Observons toutefois que L. Althusser fait remonter ce matérialisme de la rencontre à Epicure, et non à Lucrèce. Il n’ignore pourtant pas que l’on dispute depuis longtemps la question de savoir ce que le clinamen lucrétien doit réellement à Épicure. Prudent, il « laisse cette question aux spécialistes ». Elle touche pourtant au cœur de son propos. Et si la « déviation » décisive dans l’histoire du matérialisme n’était pas celle d’Épicure, mais celle qu’opère Lucrèce quand, radicalisant la doctrine de son Maître, il élabore une théorie entièrement originale de la productivité aléatoire de l’être et du sens ? Selon Cl. Rosset, Épicure avait seulement « laïcisé » la nature en la vidant des dieux et de la providence, mais en en conservant finalement les propriétés métaphysiques et morales fondamentales (éternité, stabilité, régularité). Lucrèce, lui, en faisant de la production, de l’artifice et du hasard le tissu ultime de l’existence, pulvériserait toute idée de nature : il est « le seul philosophe de l’Antiquité dont l’unique précepte moral ait été d’ignorer la nature (c’est-à-dire de se défaire de l’illusion qu’il puisse y avoir une nature) ». Du naturalisme d’Épicure à l’artificialisme de Lucrèce, le rapport serait de rupture, et non de continuité.
La thèse, pour paradoxale qu’elle paraisse, n’est pas outrée. Il faut reconnaître l’originalité philosophique radicale de Lucrèce. J’ai essayé de montrer que cette originalité se manifestait sur le plan de l’anthropologie à travers une théorie de la liberté comme rencontre des corps, c’est-à-dire comme plaisir et volupté. Que cette productivité ne manifeste pas le libre-arbitre de l’homme mais la puissance du désir, qu’elle ne s’appuie pas sur la volonté maîtrisée du sujet mais sur le plaisir « anarchique » du vivant ; que le sens, autrement dit, « dérive » radicalement du non-sens, comme l’ordre du désordre, voilà ce qui a peut-être été occulté par la tradition spiritualiste dominante à travers toutes sortes de feintes, certaines massives et délibérées, d’autres minuscules et inconscientes. Quand l’humaniste Lambin, au XVIe siècle (alors que l’homme occidental commence justement à célébrer le pouvoir de sa « volonté » sur le monde) propose d’intervertir uoluptas et uoluntas, n’est-il pas victime et responsable à la fois de cette sourde stratégie d’occultation du matérialisme de la rencontre ? En déviant la lettre du texte, il a voulu en policer l’esprit, au risque de nous priver d’un plaisir que le poème tout entier, heureusement, nous rend constamment."

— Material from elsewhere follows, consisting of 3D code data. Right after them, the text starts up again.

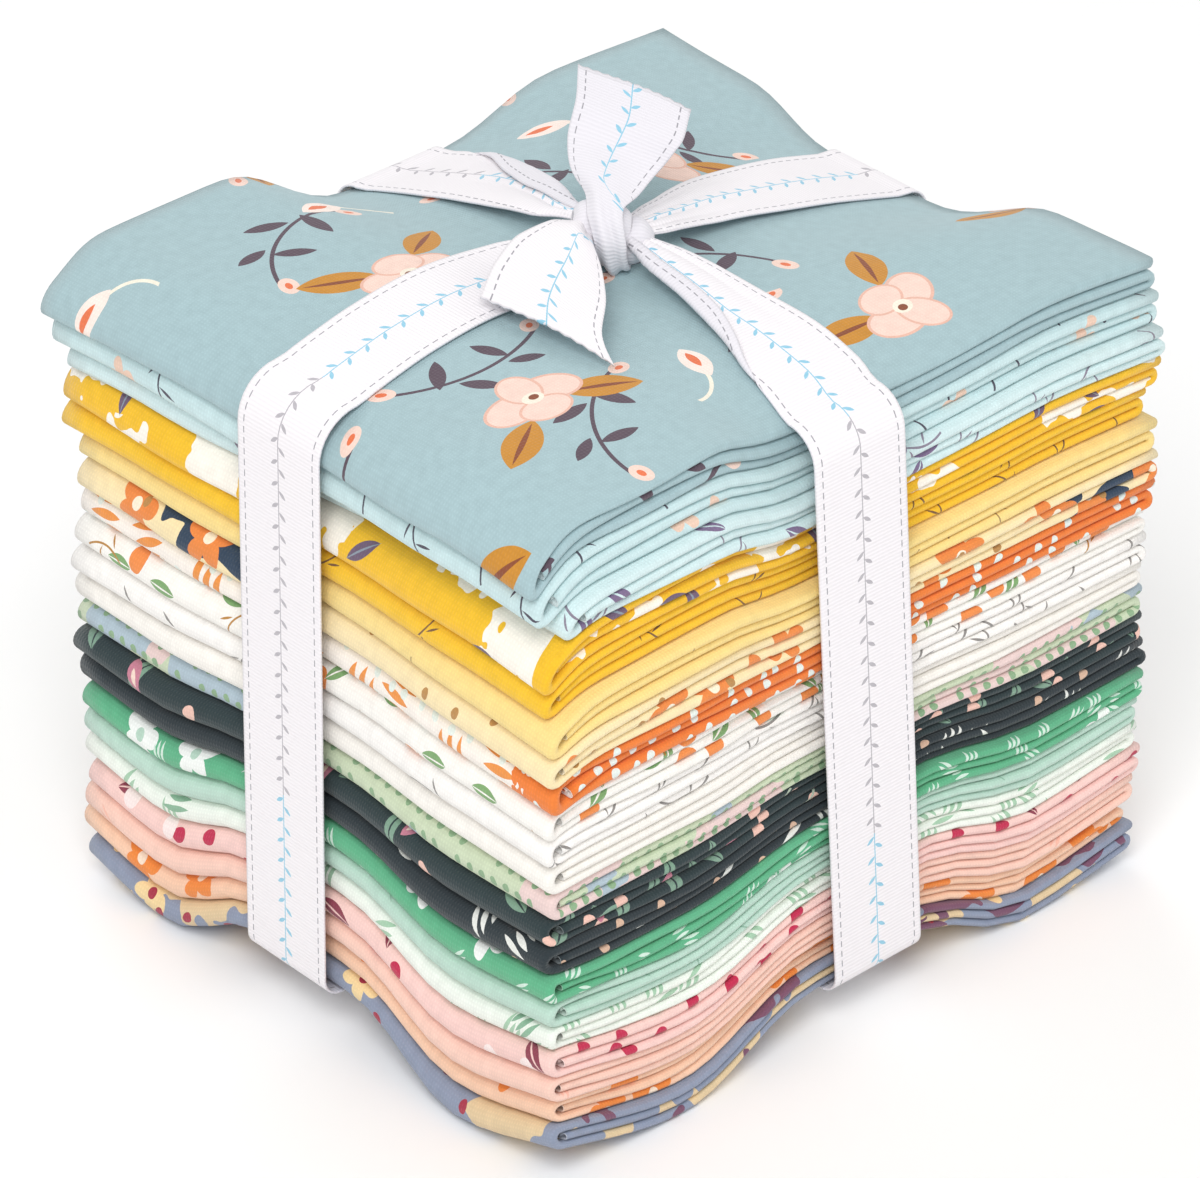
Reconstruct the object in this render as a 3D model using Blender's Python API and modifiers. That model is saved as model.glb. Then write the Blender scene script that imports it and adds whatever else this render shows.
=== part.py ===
"""A bundle of folded fat quarters tied both ways with a ribbon.

Each cloth is a quarter yard cut wide, folded in four along Y and then in three along X. One layer here
is one panel of the cloth folded in four. The near end is -Y, the far end is +Y, and the big round fold
of every cloth faces -X. Sizes in the tables are millimetres, the model is in metres, and +Z is up.
"""
import math
from typing import NamedTuple

import bmesh
import bpy
from mathutils import Vector

MM = 0.001

# The cut of one cloth and the folded size that it gives
CUT_LONG = 533.4
CUT_SHORT = 457.2
HALF_LENGTH = CUT_LONG / 4 / 2
HALF_DEPTH = CUT_SHORT / 3 / 2
LAYER = 1.4
LAYERS = 3

# The level plane inside the bundle: the cloths under it follow the underside, those over it the top
LEVEL_HEIGHT = 63.6
LOWER_CLOTHS = 10
BIG_FOLD_EDGES = 5
SMALL_FOLD_EDGES = 4
TUCK_GAP = 0.6

# The ribbon, which presses the edges of the cloths in where it crosses them
RIBBON_PRESS = 2.2
RIBBON_WIDTH = 22.2
RIBBON_THICKNESS = 1.0
RIBBON_CLEARANCE = 0.5
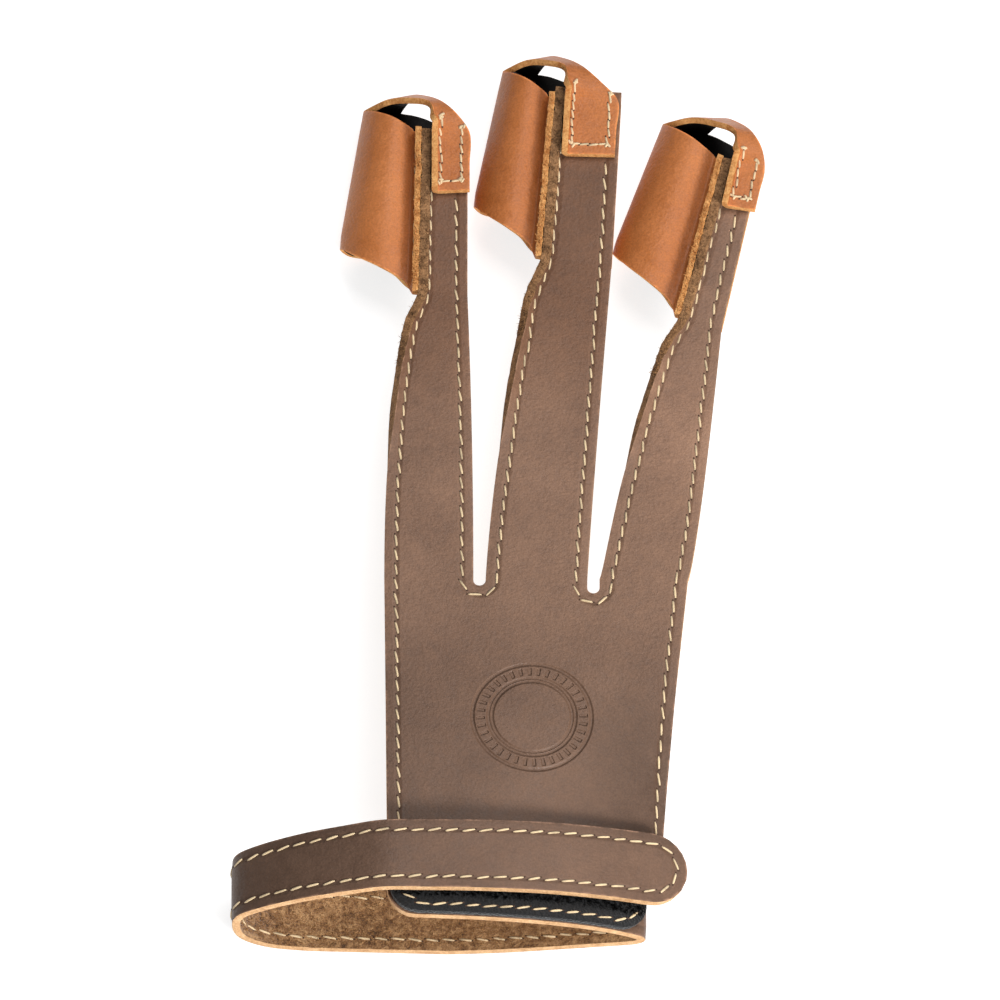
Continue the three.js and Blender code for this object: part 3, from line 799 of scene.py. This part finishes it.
def makeCutEdge(name, dark, light, rawDark=None, rawLight=None):
    material, tree, shader = newFinish(name, light, 0.85)
    shader.inputs["Specular IOR Level"].default_value = 0.2
    fibres = addNoise(tree, 0.5, 4, 0.7)
    patches = addNoise(tree, 2.2, 4, 0.65)
    tone = addSum(tree, [(fibres, 0.5), (patches, 0.5)])
    colour = addRamp(tree, tone, [(0.36, dark), (0.62, light)])
    if rawDark:  # the edges of the finger strips are left raw
        where = addNode(tree, "TexCoord").outputs["Object"]
        along = addNode(tree, "SeparateXYZ", {"Vector": where}).outputs["Y"]
        start = toScene((0, knuckleLine, 0)).y
        raw = addRange(tree, along, start, start + 0.03)
        colour = blendColours(tree, raw, colour, addRamp(tree, tone, [(0.36, rawDark), (0.64, rawLight)]))
    tree.links.new(colour, shader.inputs["Base Color"])
    addBump(tree, shader, [(fibres, 1.0), (patches, 0.5)], 0.25)
    return material


def makeNylon(name, colour):
    material, tree, shader = newFinish(name, colour, 0.6)
    shader.inputs["Specular IOR Level"].default_value = 0.15
    weave = addNoise(tree, 0.3, 2)
    folds = addNoise(tree, 5, 2)
    tree.links.new(addRange(tree, folds, 0.3, 0.7, 0.5, 0.7), shader.inputs["Roughness"])
    addBump(tree, shader, [(weave, 0.4), (folds, 2.0)], 0.12)
    return material


def makePile(name, dark, light):
    material, tree, shader = newFinish(name, dark, 0.9)
    shader.inputs["Sheen Weight"].default_value = 0.15
    loops = addPebbles(tree, 0.55, 0.3)
    tufts = addNoise(tree, 0.9, 4, 0.7)
    tone = addSum(tree, [(loops, 0.5), (tufts, 0.5)])
    tree.links.new(addRamp(tree, tone, [(0.35, dark), (0.75, light)]), shader.inputs["Base Color"])
    addBump(tree, shader, [(loops, -1.0), (tufts, 0.8)], 0.3)
    return material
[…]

-Édouard Delruelle, "Plaisir, contingence et déviation dans le texte de Lucrèce", in Edouard Delruelle et Vinciane Pirenne-Delforge (dir.), Kêpoi. De la religion à la philosophie, Mélanges offerts à André Motte, Presses universitaires de Liège, coll. Kernos suppléments, 2001 (mis en ligne en juin 2013), 367 pages.